Teaching Kids Programming: Videos on Data Structures and Algorithms

Yesterday, we talked about the Breadth First Search Algorithm. We are solving the same Jump Game problem today by using the Depth First Search Algorithm.

Given an array of non-negative integers arr, you are initially positioned at start index of the array. When you are at index i, you can jump to i + arr[i] or i – arr[i], check if you can reach to any index with value 0.

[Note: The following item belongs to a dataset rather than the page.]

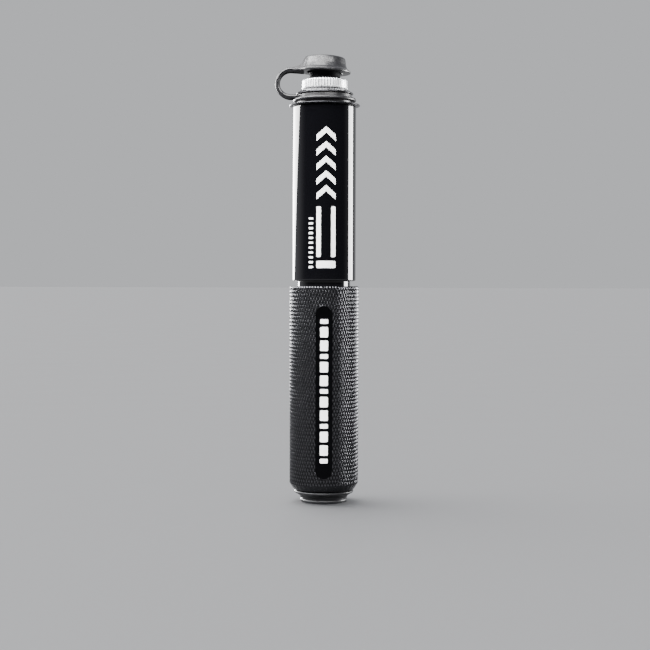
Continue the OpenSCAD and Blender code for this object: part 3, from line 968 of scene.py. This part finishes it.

Notice that you can not jump outside of the array at any time.

Example 1:
Input: arr = [4,2,3,0,3,1,2], start = 5
Output: true
Explanation:

All possible ways to reach at index 3 with value 0 are:
index 5 -> index 4 -> index 1 -> index 3
index 5 -> index 6 -> index 4 -> index 1 -> index 3

Example 2:
Input: arr = [4,2,3,0,3,1,2], start = 0
Output: true
Explanation:
One possible way to reach at index 3 with value 0 is:
index 0 -> index 4 -> index 1 -> index 3

Example 3:
Input: arr = [3,0,2,1,2], start = 2
Output: false
Explanation: There is no way to reach at index 1 with value 0.

Constraints:
1 <= arr.length <= 5 * 10^4
0 <= arr[i] < arr.length
0 <= start < arr.length

Using the DFS Algorithm to Solve the Jumping Game Puzzle

Depth First Search aka. DFS algorithm searches the tree/graph as deep (vertically) as it can get then rewind (horizontally).

DFS algorithm can be used to solve the jump game as well, where we simulate the walking on a path as far as we can.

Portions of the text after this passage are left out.